Exercise description:
Extract the listing below in full, unchanged.

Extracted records

>> BEGIN

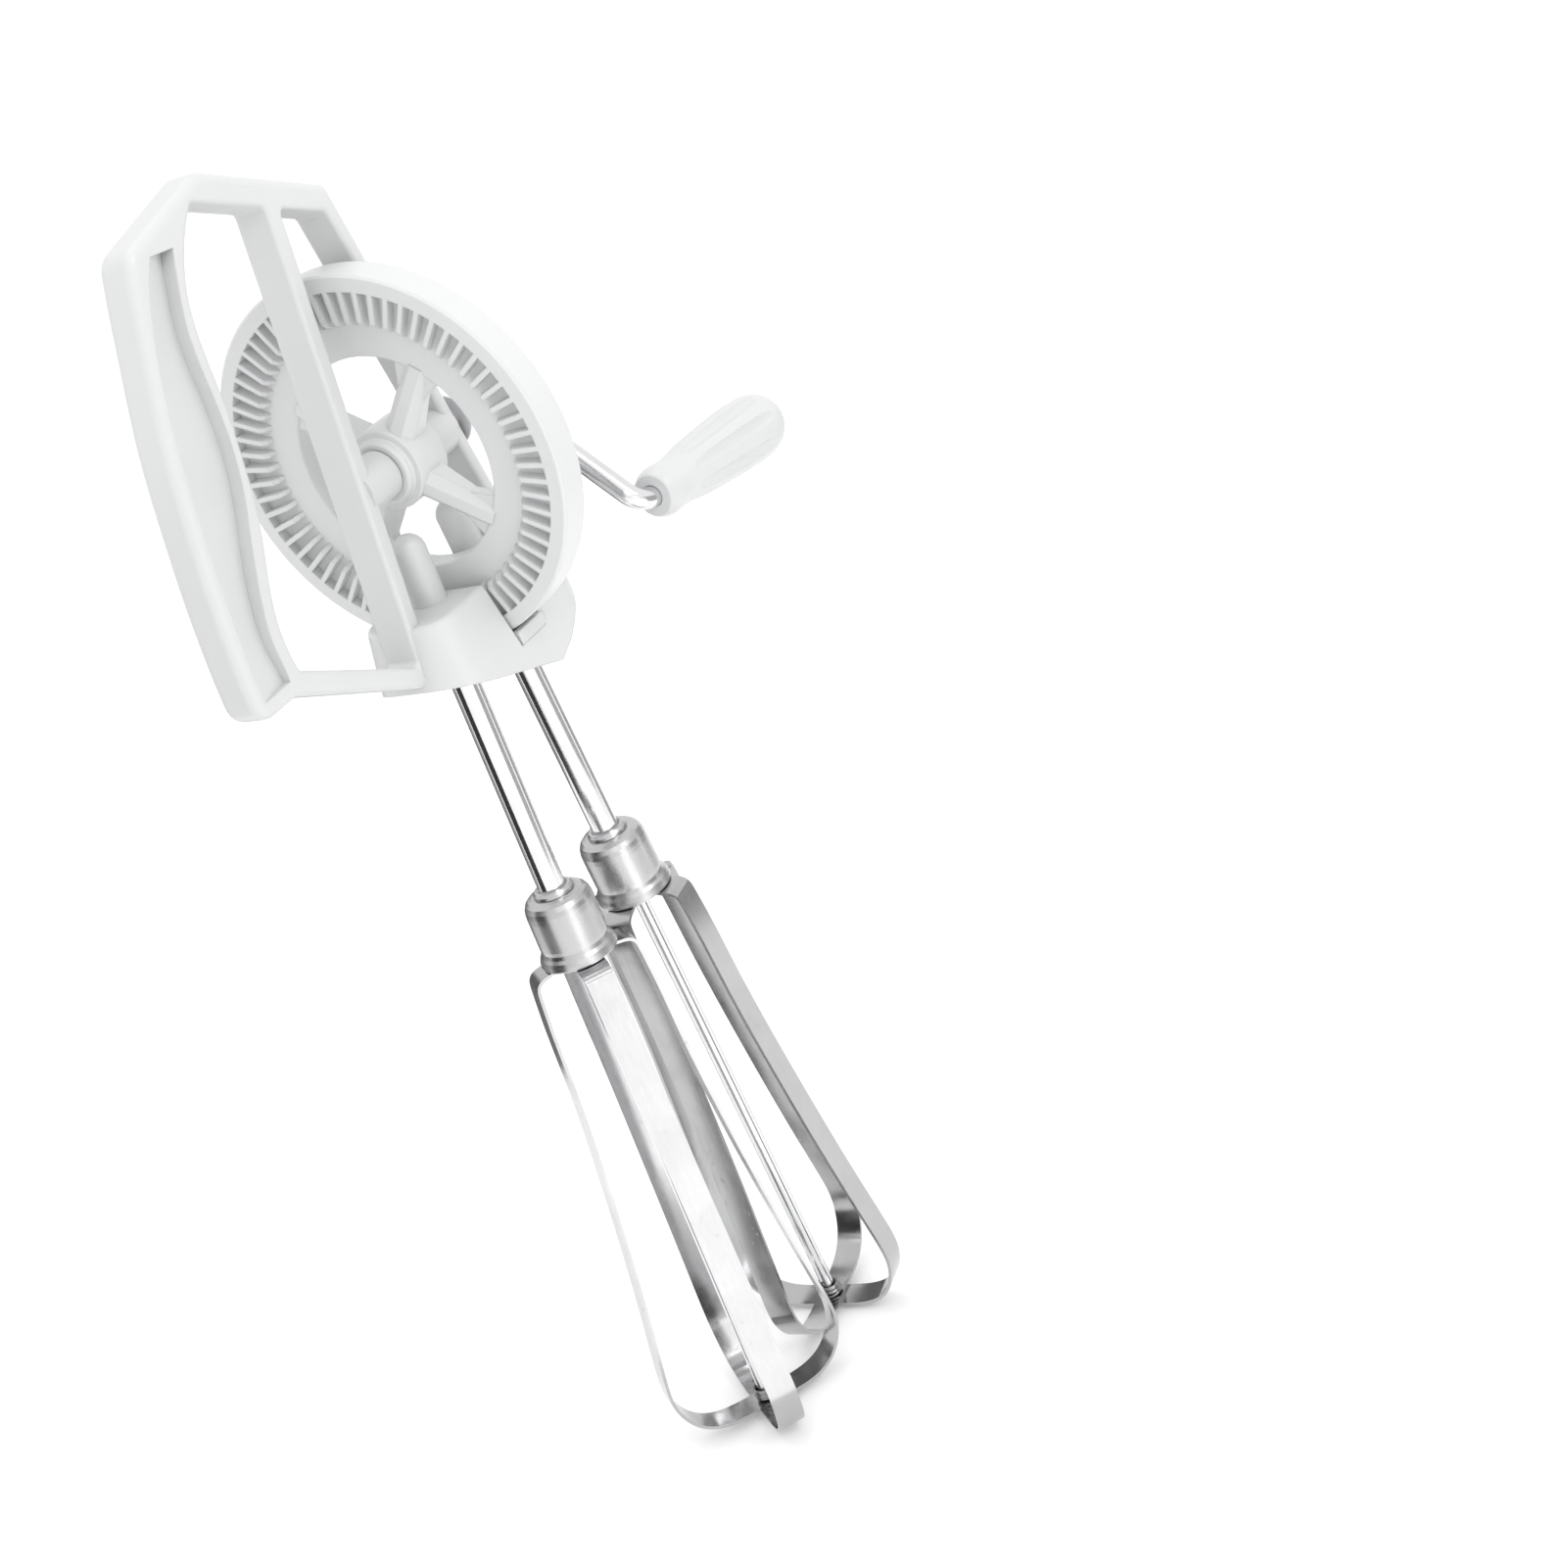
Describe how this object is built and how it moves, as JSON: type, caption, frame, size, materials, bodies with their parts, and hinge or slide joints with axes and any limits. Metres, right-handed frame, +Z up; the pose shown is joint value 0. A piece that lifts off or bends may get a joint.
{
  "type": "hand-cranked egg beater",
  "caption": "Hand-cranked rotary egg beater: moulded frame with a loop handle, a large gear wheel turned by a bent crank, and caged strip-blade beaters on splayed shafts.",
  "frame": {"origin": "middle of the handle's grip, on the mid plane of the moulded frame, where the hand closes round it", "axes": "+Z up along the tool with the blades pointing down, +X from the handle to the crank side along the crank's axle, +Y to the left of someone looking along +X"},
  "size_m": [0.1454, 0.0778, 0.293],
  "materials": {
    "white_plastic": "glossy moulded, slightly aged off-white",
    "wheel_plastic": "glossy moulded off-white",
    "pinion_plastic": "natural nylon",
    "polished_steel": "polished",
    "blade_steel": "bright rolled strip with fine wear",
    "bright_rod": "bright drawn rod",
    "spring_steel": "bright spring steel"
  },
  "bodies": {
    "frame": {"yoke_frame": "white_plastic", "housing_base": "white_plastic"},
    "crank": {"crank_rod": "bright_rod", "drive_wheel": "wheel_plastic", "axle_washer": "bright_rod", "axle_push_nut": "spring_steel", "grip_retainer": "spring_steel"},
    "grip": {"crank_grip": "white_plastic"},
    "beater_front": {"drive_tube_front": "polished_steel", "pinion_front": "pinion_plastic", "thrust_washer_front": "pinion_plastic", "tube_collar_front": "polished_steel", "blade_cap_front": "polished_steel", "blade_hub_front": "wheel_plastic", "lower_blade_front": "blade_steel", "upper_blade_front": "blade_steel", "centre_rod_front": "blade_steel", "bottom_ferrule_front": "spring_steel"},
    "beater_rear": {"drive_tube_rear": "polished_steel", "pinion_rear": "pinion_plastic", "thrust_washer_rear": "pinion_plastic", "tube_collar_rear": "polished_steel", "blade_cap_rear": "polished_steel", "blade_hub_rear": "wheel_plastic", "lower_blade_rear": "blade_steel", "upper_blade_rear": "blade_steel", "centre_rod_rear": "blade_steel", "bottom_ferrule_rear": "spring_steel"}
  },
  "joints": [
    {"name": "crank_spin", "type": "hinge", "parent": "frame", "child": "crank", "pos_m": [0.046, 0, -0.02], "axis": [1, 0, 0], "continuous": true},
    {"name": "grip_spin", "type": "hinge", "parent": "crank", "child": "grip", "pos_m": [0.0817, -0.02559, -0.04943], "axis": [0.9945, -0.0686, -0.0789], "continuous": true},
    {"name": "beater_front_spin", "type": "hinge", "parent": "frame", "child": "beater_front", "pos_m": [0.0424, 0, -0.02], "axis": [0.04, 0, 0.9992], "continuous": true},
    {"name": "beater_rear_spin", "type": "hinge", "parent": "frame", "child": "beater_rear", "pos_m": [0.05674, 0, -0.02], "axis": [-0.0479, 0, 0.9988], "continuous": true}
  ],
  "couplings": [
    {"joint": "beater_front_spin", "follows": "crank_spin", "ratio": 6.6},
    {"joint": "beater_rear_spin", "follows": "crank_spin", "ratio": -6.6}
  ]
}
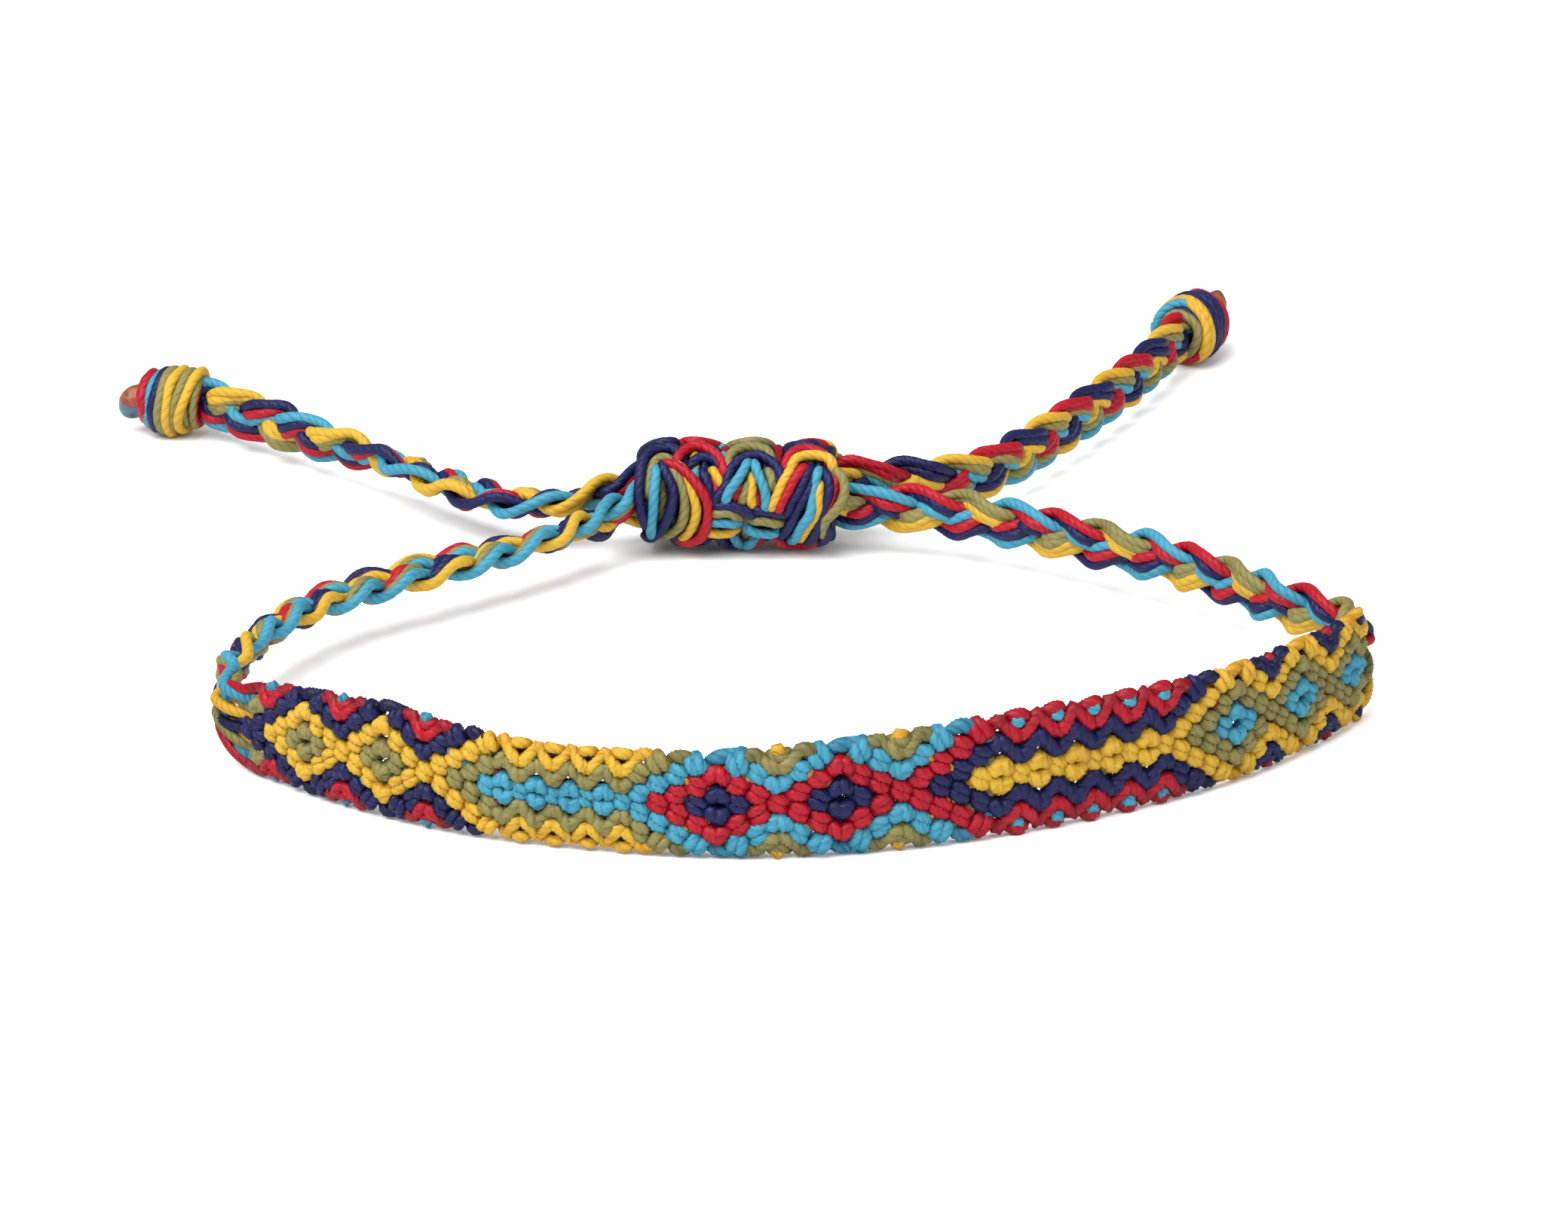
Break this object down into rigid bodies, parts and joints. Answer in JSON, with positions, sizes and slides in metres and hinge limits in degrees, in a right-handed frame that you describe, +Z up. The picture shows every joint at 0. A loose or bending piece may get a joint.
{
  "type": "friendship bracelet",
  "caption": "Knotted thread bracelet with a diamond-patterned band, plaited ties, a sliding knot and two knotted tails.",
  "frame": {"origin": "on the floor, under the middle of the whole object's box", "axes": "+Z up from the floor, the patterned band at -Y, the two loose tails towards +Y"},
  "size_m": [0.1039, 0.125, 0.0103],
  "materials": {
    "band_threads": "knotted waxed polyester threads in navy, red, turquoise, olive and yellow",
    "navy_threads": "twisted polyester thread with a soft sheen",
    "red_threads": "twisted polyester thread with a soft sheen",
    "turquoise_threads": "twisted polyester thread with a soft sheen",
    "olive_threads": "twisted polyester thread with a soft sheen",
    "yellow_threads": "twisted polyester thread with a soft sheen"
  },
  "bodies": {
    "root": {"knotted_band": "band_threads", "left_strand_1": "yellow_threads", "left_strand_2": "navy_threads", "left_strand_3": "red_threads", "right_strand_1": "olive_threads", "right_strand_2": "turquoise_threads", "right_strand_3": "red_threads", "sliding_knot": "navy_threads", "left_end_knot": "yellow_threads", "right_end_knot": "navy_threads"}
  },
  "joints": []
}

>> END

Solution to this task:
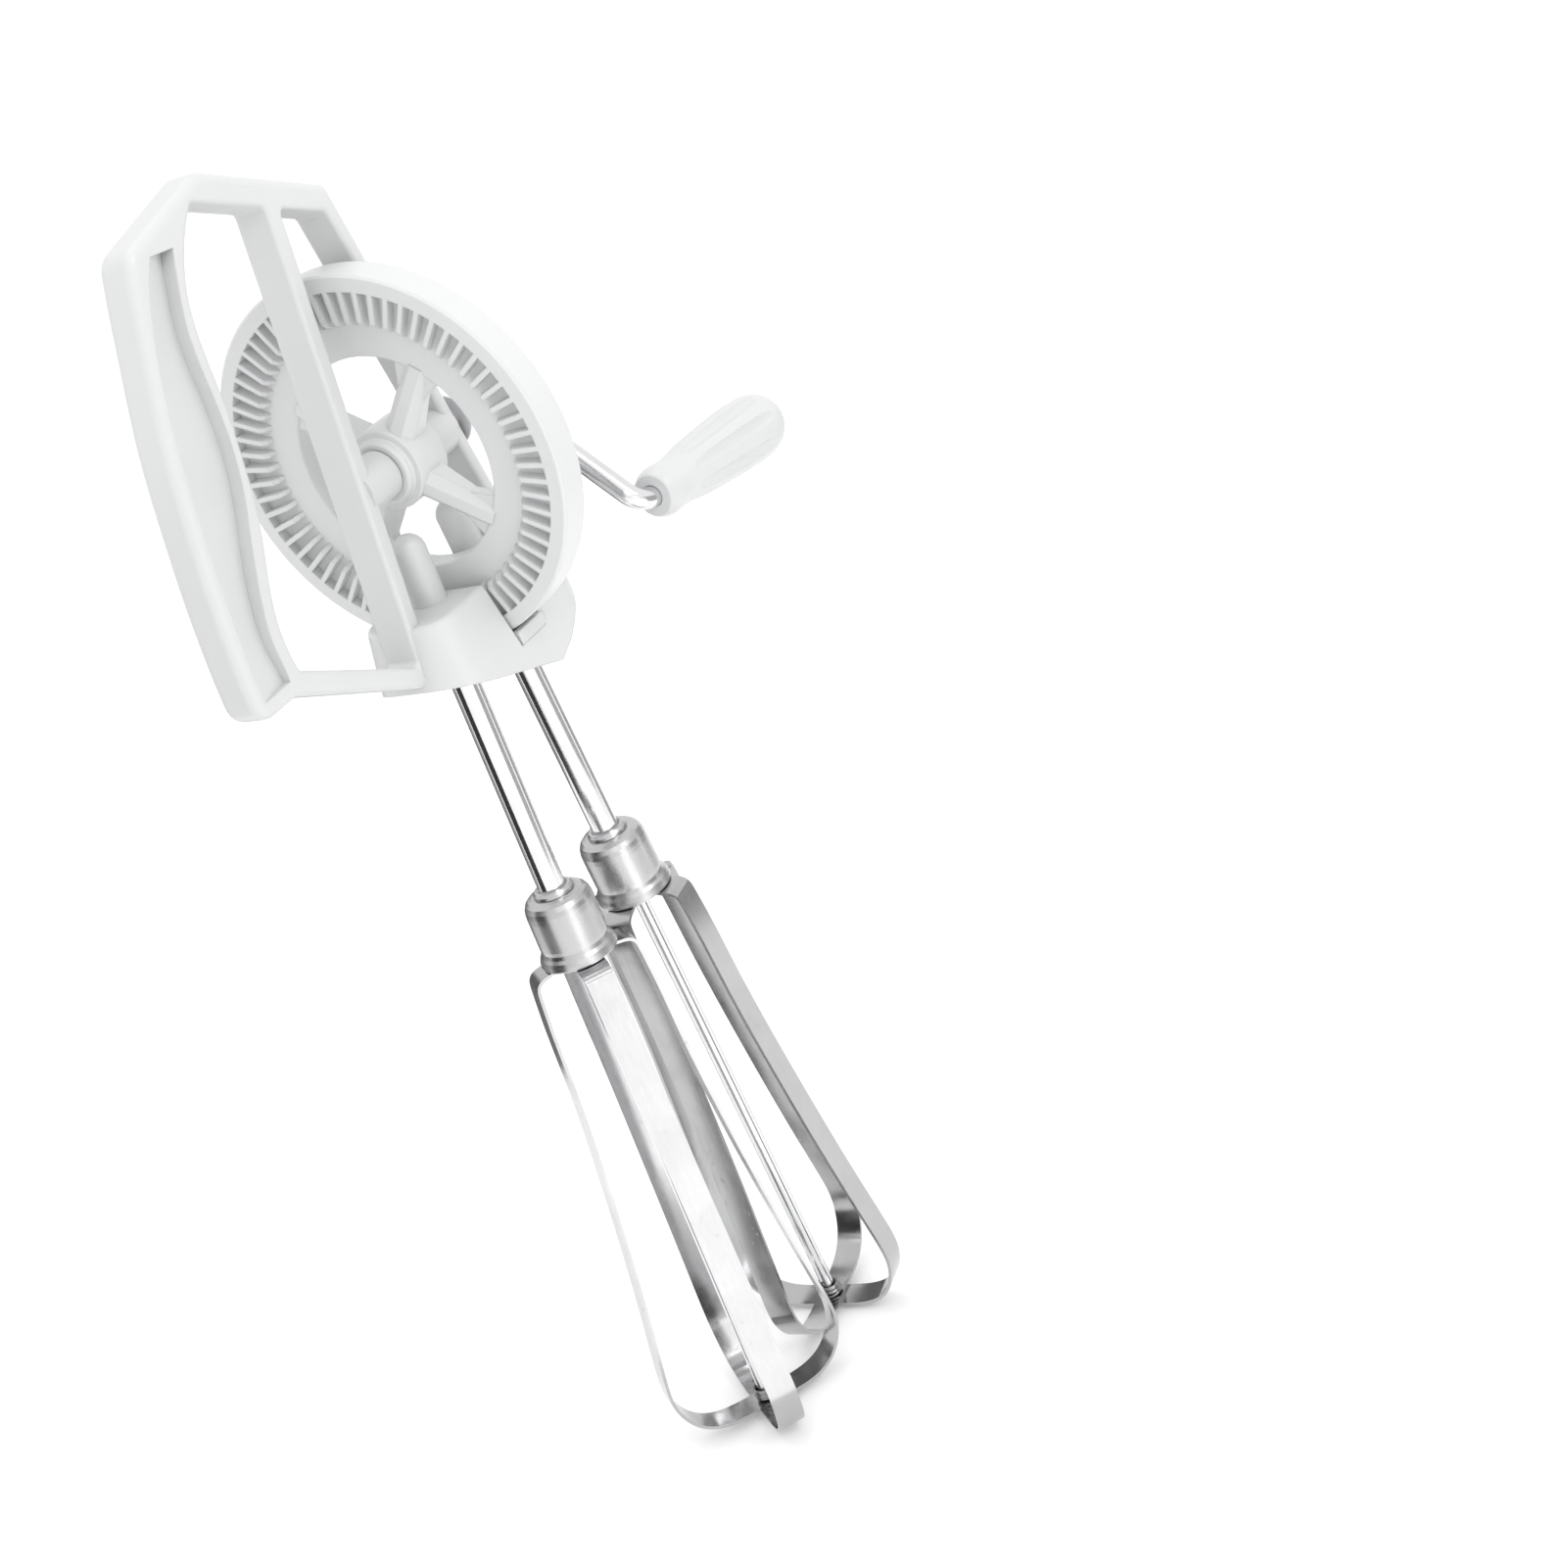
Describe how this object is built and how it moves, as JSON: type, caption, frame, size, materials, bodies with their parts, and hinge or slide joints with axes and any limits. Metres, right-handed frame, +Z up; the pose shown is joint value 0. A piece that lifts off or bends may get a joint.
{
  "type": "hand-cranked egg beater",
  "caption": "Hand-cranked rotary egg beater: moulded frame with a loop handle, a large gear wheel turned by a bent crank, and caged strip-blade beaters on splayed shafts.",
  "frame": {"origin": "middle of the handle's grip, on the mid plane of the moulded frame, where the hand closes round it", "axes": "+Z up along the tool with the blades pointing down, +X from the handle to the crank side along the crank's axle, +Y to the left of someone looking along +X"},
  "size_m": [0.1454, 0.0778, 0.293],
  "materials": {
    "white_plastic": "glossy moulded, slightly aged off-white",
    "wheel_plastic": "glossy moulded off-white",
    "pinion_plastic": "natural nylon",
    "polished_steel": "polished",
    "blade_steel": "bright rolled strip with fine wear",
    "bright_rod": "bright drawn rod",
    "spring_steel": "bright spring steel"
  },
  "bodies": {
    "frame": {"yoke_frame": "white_plastic", "housing_base": "white_plastic"},
    "crank": {"crank_rod": "bright_rod", "drive_wheel": "wheel_plastic", "axle_washer": "bright_rod", "axle_push_nut": "spring_steel", "grip_retainer": "spring_steel"},
    "grip": {"crank_grip": "white_plastic"},
    "beater_front": {"drive_tube_front": "polished_steel", "pinion_front": "pinion_plastic", "thrust_washer_front": "pinion_plastic", "tube_collar_front": "polished_steel", "blade_cap_front": "polished_steel", "blade_hub_front": "wheel_plastic", "lower_blade_front": "blade_steel", "upper_blade_front": "blade_steel", "centre_rod_front": "blade_steel", "bottom_ferrule_front": "spring_steel"},
    "beater_rear": {"drive_tube_rear": "polished_steel", "pinion_rear": "pinion_plastic", "thrust_washer_rear": "pinion_plastic", "tube_collar_rear": "polished_steel", "blade_cap_rear": "polished_steel", "blade_hub_rear": "wheel_plastic", "lower_blade_rear": "blade_steel", "upper_blade_rear": "blade_steel", "centre_rod_rear": "blade_steel", "bottom_ferrule_rear": "spring_steel"}
  },
  "joints": [
    {"name": "crank_spin", "type": "hinge", "parent": "frame", "child": "crank", "pos_m": [0.046, 0, -0.02], "axis": [1, 0, 0], "continuous": true},
    {"name": "grip_spin", "type": "hinge", "parent": "crank", "child": "grip", "pos_m": [0.0817, -0.02559, -0.04943], "axis": [0.9945, -0.0686, -0.0789], "continuous": true},
    {"name": "beater_front_spin", "type": "hinge", "parent": "frame", "child": "beater_front", "pos_m": [0.0424, 0, -0.02], "axis": [0.04, 0, 0.9992], "continuous": true},
    {"name": "beater_rear_spin", "type": "hinge", "parent": "frame", "child": "beater_rear", "pos_m": [0.05674, 0, -0.02], "axis": [-0.0479, 0, 0.9988], "continuous": true}
  ],
  "couplings": [
    {"joint": "beater_front_spin", "follows": "crank_spin", "ratio": 6.6},
    {"joint": "beater_rear_spin", "follows": "crank_spin", "ratio": -6.6}
  ]
}
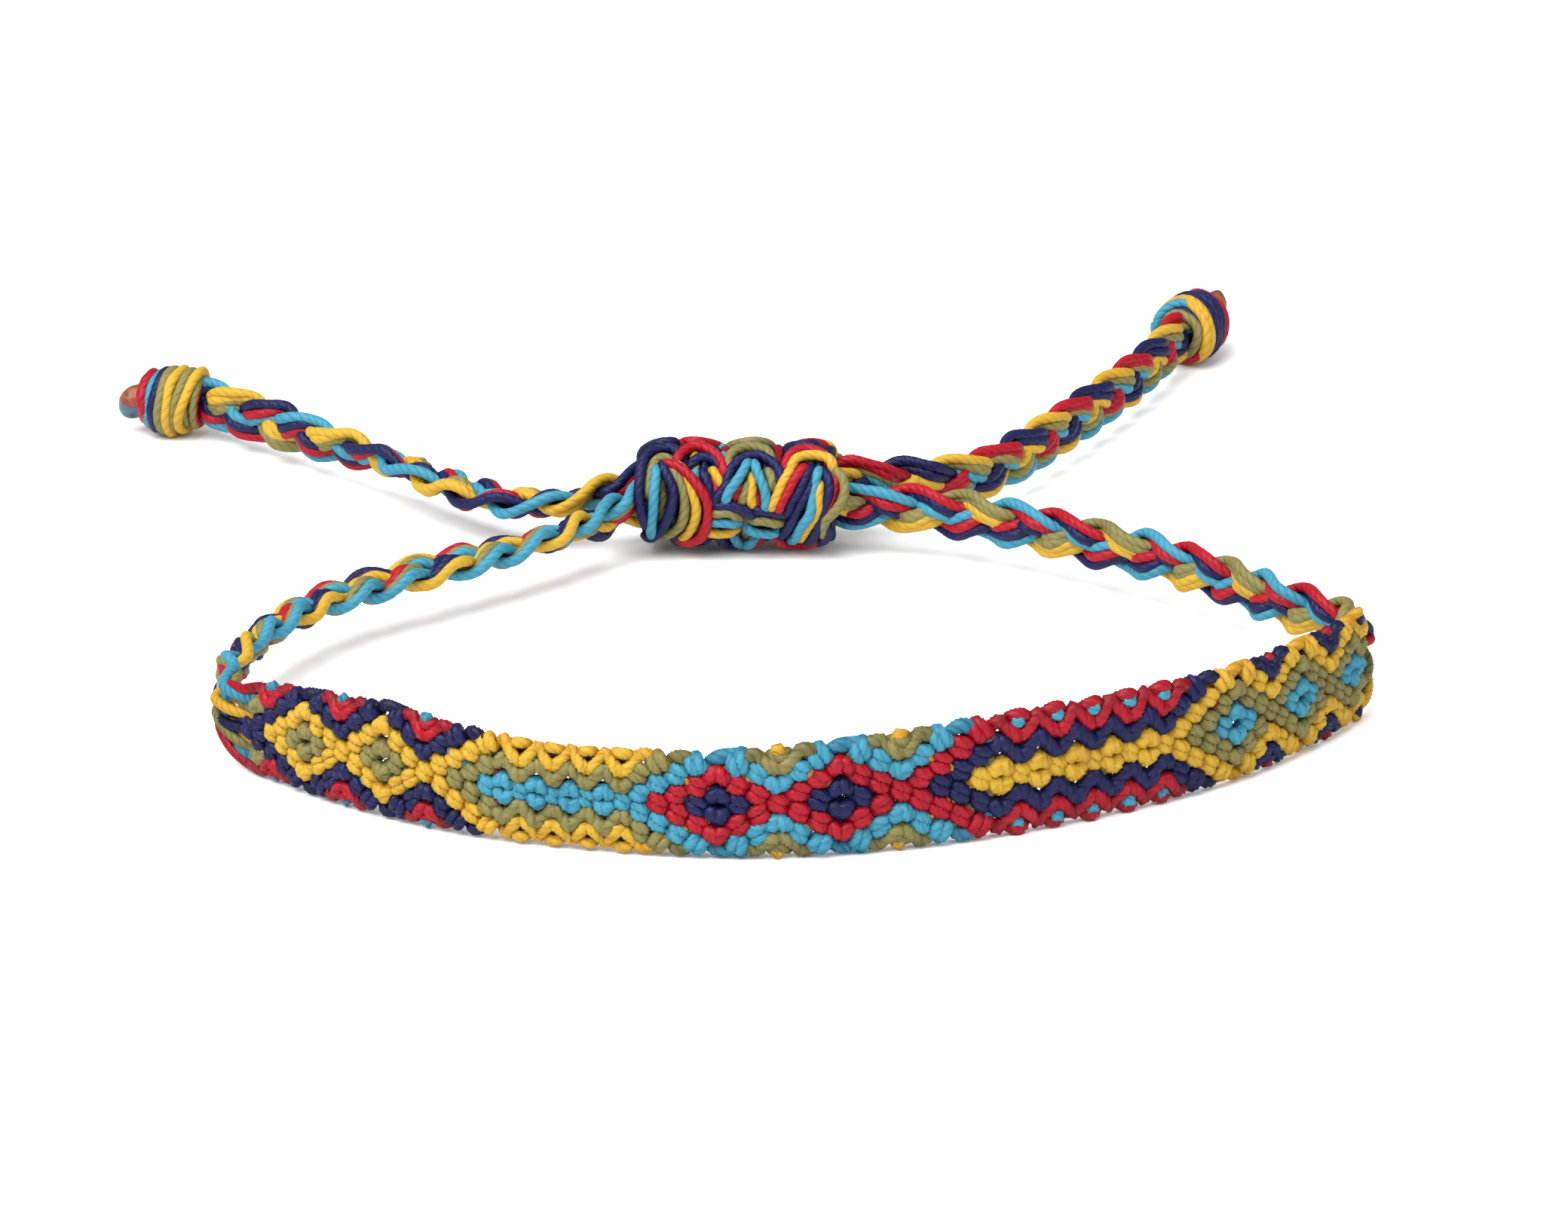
Break this object down into rigid bodies, parts and joints. Answer in JSON, with positions, sizes and slides in metres and hinge limits in degrees, in a right-handed frame that you describe, +Z up. The picture shows every joint at 0. A loose or bending piece may get a joint.
{
  "type": "friendship bracelet",
  "caption": "Knotted thread bracelet with a diamond-patterned band, plaited ties, a sliding knot and two knotted tails.",
  "frame": {"origin": "on the floor, under the middle of the whole object's box", "axes": "+Z up from the floor, the patterned band at -Y, the two loose tails towards +Y"},
  "size_m": [0.1039, 0.125, 0.0103],
  "materials": {
    "band_threads": "knotted waxed polyester threads in navy, red, turquoise, olive and yellow",
    "navy_threads": "twisted polyester thread with a soft sheen",
    "red_threads": "twisted polyester thread with a soft sheen",
    "turquoise_threads": "twisted polyester thread with a soft sheen",
    "olive_threads": "twisted polyester thread with a soft sheen",
    "yellow_threads": "twisted polyester thread with a soft sheen"
  },
  "bodies": {
    "root": {"knotted_band": "band_threads", "left_strand_1": "yellow_threads", "left_strand_2": "navy_threads", "left_strand_3": "red_threads", "right_strand_1": "olive_threads", "right_strand_2": "turquoise_threads", "right_strand_3": "red_threads", "sliding_knot": "navy_threads", "left_end_knot": "yellow_threads", "right_end_knot": "navy_threads"}
  },
  "joints": []
}